▶ [WHAT THE TASK REQUIRES] Keep to the lines between the one holding "fuse(bead, FUSE_SIZE, FUSE_SMOOTHING)" and the one holding "obj.parent = None", inclusive, and write them out exactly.

▶ [INFORMATION SHOWN]
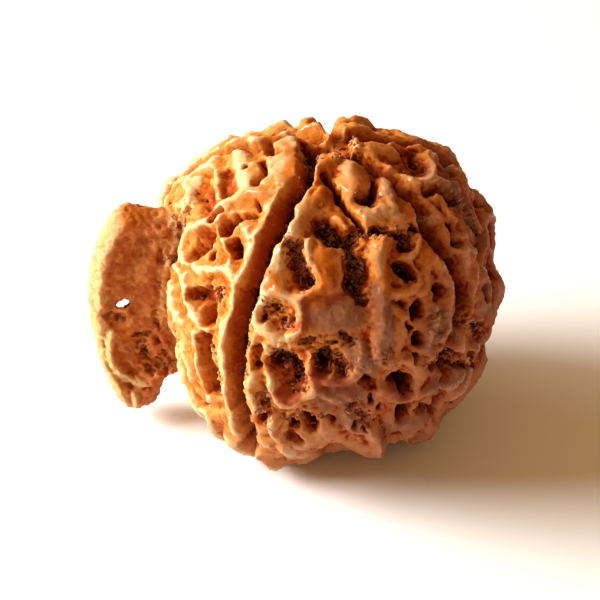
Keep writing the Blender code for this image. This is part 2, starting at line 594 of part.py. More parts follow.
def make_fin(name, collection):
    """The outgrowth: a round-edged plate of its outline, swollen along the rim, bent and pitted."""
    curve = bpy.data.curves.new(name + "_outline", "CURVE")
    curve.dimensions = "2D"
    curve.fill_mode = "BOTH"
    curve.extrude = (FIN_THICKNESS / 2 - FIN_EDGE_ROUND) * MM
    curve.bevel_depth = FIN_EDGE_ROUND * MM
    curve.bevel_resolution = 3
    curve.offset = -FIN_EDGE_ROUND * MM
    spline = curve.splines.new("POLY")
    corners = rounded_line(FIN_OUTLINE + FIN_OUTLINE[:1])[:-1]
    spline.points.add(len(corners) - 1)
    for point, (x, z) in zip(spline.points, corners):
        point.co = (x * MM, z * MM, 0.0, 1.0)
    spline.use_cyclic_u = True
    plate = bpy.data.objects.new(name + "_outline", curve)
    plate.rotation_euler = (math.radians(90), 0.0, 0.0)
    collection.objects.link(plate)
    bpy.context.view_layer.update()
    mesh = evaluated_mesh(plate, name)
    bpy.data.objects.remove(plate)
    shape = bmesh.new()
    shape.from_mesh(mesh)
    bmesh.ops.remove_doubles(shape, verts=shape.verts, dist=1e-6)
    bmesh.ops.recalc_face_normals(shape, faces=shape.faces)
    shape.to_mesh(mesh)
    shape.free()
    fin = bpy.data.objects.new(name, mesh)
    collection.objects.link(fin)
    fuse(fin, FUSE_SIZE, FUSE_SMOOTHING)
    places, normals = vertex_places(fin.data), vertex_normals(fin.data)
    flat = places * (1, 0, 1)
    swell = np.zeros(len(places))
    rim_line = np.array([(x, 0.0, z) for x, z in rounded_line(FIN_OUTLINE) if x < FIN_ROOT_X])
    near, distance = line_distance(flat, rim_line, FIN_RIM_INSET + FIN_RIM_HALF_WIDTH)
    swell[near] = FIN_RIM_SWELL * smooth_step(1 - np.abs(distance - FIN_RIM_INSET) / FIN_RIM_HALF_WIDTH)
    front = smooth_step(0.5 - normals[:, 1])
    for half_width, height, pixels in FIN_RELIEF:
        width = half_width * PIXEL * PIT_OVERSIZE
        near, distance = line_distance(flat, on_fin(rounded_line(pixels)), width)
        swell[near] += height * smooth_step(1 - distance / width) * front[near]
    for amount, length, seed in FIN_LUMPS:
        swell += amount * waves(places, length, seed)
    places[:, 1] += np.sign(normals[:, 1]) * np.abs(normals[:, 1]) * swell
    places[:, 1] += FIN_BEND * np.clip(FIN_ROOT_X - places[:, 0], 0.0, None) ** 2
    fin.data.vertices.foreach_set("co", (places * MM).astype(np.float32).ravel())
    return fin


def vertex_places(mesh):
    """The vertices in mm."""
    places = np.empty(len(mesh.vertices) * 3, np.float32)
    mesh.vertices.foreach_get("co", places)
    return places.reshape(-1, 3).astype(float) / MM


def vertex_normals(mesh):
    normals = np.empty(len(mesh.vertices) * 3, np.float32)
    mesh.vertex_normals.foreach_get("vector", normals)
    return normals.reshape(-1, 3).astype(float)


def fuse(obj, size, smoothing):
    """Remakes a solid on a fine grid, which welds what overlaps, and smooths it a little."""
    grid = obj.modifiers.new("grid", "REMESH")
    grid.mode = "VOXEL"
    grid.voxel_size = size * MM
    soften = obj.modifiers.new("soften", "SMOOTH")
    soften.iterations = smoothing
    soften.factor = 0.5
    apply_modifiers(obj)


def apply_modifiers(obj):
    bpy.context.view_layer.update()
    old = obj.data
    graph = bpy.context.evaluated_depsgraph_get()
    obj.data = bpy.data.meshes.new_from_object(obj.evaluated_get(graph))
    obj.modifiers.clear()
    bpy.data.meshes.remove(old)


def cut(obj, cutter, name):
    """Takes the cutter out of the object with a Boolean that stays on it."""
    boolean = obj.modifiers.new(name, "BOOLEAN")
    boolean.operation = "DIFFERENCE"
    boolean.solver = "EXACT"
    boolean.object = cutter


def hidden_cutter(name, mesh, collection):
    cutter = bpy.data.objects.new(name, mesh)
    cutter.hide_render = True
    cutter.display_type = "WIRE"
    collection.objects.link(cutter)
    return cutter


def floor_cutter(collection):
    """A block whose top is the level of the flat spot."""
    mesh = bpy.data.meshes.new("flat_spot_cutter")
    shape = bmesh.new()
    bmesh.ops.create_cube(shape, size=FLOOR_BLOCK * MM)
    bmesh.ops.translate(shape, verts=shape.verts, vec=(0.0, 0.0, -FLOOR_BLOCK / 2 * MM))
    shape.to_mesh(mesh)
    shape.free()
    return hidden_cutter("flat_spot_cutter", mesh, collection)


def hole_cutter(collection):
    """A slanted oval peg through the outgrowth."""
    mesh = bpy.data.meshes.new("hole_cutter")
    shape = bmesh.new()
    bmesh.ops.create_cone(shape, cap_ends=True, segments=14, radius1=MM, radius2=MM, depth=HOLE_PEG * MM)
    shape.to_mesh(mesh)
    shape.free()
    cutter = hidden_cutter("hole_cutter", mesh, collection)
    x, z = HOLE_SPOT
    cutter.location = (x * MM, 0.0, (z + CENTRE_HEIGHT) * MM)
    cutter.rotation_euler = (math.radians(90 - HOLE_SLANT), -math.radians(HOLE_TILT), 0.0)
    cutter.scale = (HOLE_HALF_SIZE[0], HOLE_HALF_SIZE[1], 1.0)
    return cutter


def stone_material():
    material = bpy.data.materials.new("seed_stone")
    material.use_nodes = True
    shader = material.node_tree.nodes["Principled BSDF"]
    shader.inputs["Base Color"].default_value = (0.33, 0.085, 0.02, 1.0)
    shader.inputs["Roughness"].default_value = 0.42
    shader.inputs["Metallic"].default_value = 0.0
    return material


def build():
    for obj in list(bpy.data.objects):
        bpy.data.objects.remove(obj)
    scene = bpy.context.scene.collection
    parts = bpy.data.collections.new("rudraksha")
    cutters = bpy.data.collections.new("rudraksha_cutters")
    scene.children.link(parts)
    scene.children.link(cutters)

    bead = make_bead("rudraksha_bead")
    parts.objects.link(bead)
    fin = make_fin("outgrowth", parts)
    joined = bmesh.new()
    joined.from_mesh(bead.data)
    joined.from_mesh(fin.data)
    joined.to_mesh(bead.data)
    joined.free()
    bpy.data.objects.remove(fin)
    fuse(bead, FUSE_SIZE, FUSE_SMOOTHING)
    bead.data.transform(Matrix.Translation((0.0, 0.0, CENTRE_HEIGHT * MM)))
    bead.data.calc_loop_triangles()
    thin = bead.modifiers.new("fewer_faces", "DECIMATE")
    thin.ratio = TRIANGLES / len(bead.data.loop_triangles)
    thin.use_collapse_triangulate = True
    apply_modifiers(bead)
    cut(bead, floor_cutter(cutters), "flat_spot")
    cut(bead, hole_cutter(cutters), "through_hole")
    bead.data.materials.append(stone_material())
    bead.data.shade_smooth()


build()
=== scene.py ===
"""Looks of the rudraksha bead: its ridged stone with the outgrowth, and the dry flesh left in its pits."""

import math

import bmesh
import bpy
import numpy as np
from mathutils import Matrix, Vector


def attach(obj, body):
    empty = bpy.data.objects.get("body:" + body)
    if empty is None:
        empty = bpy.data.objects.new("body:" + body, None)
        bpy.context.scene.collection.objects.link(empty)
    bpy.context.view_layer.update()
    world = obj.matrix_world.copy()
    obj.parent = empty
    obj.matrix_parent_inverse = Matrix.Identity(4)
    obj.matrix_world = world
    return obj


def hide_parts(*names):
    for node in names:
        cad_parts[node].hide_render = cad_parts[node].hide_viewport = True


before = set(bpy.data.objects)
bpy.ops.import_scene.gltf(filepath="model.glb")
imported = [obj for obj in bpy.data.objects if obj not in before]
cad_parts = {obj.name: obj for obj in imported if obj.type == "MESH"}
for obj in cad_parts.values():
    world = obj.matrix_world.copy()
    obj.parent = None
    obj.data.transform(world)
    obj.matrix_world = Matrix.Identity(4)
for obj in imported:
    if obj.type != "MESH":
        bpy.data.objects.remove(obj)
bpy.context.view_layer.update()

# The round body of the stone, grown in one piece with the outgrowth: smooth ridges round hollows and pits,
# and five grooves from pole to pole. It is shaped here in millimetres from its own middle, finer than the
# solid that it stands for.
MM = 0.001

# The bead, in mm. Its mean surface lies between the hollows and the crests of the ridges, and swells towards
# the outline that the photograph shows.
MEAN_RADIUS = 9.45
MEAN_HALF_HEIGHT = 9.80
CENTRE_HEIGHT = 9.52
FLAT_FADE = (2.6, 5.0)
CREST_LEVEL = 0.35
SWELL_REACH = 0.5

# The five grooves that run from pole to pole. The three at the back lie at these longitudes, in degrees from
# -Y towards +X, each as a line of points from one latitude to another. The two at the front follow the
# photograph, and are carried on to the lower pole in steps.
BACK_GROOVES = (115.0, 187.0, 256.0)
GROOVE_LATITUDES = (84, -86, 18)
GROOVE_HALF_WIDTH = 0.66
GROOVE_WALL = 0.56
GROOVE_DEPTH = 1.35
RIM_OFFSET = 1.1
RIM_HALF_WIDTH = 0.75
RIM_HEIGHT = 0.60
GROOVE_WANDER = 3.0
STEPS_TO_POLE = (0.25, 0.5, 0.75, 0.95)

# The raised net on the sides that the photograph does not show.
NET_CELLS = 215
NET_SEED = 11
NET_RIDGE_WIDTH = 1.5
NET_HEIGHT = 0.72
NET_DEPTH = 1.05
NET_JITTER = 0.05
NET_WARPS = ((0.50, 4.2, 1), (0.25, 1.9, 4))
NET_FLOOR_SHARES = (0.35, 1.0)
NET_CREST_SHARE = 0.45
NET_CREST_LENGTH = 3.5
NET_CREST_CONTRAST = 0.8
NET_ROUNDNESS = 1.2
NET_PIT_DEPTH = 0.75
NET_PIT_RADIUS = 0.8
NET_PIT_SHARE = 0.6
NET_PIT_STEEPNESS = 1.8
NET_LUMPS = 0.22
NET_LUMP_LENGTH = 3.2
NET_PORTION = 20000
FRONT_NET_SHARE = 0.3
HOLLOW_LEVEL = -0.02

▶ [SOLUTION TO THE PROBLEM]
    fuse(bead, FUSE_SIZE, FUSE_SMOOTHING)
    bead.data.transform(Matrix.Translation((0.0, 0.0, CENTRE_HEIGHT * MM)))
    bead.data.calc_loop_triangles()
    thin = bead.modifiers.new("fewer_faces", "DECIMATE")
    thin.ratio = TRIANGLES / len(bead.data.loop_triangles)
    thin.use_collapse_triangulate = True
    apply_modifiers(bead)
    cut(bead, floor_cutter(cutters), "flat_spot")
    cut(bead, hole_cutter(cutters), "through_hole")
    bead.data.materials.append(stone_material())
    bead.data.shade_smooth()


build()
=== scene.py ===
"""Looks of the rudraksha bead: its ridged stone with the outgrowth, and the dry flesh left in its pits."""

import math

import bmesh
import bpy
import numpy as np
from mathutils import Matrix, Vector


def attach(obj, body):
    empty = bpy.data.objects.get("body:" + body)
    if empty is None:
        empty = bpy.data.objects.new("body:" + body, None)
        bpy.context.scene.collection.objects.link(empty)
    bpy.context.view_layer.update()
    world = obj.matrix_world.copy()
    obj.parent = empty
    obj.matrix_parent_inverse = Matrix.Identity(4)
    obj.matrix_world = world
    return obj


def hide_parts(*names):
    for node in names:
        cad_parts[node].hide_render = cad_parts[node].hide_viewport = True


before = set(bpy.data.objects)
bpy.ops.import_scene.gltf(filepath="model.glb")
imported = [obj for obj in bpy.data.objects if obj not in before]
cad_parts = {obj.name: obj for obj in imported if obj.type == "MESH"}
for obj in cad_parts.values():
    world = obj.matrix_world.copy()
    obj.parent = None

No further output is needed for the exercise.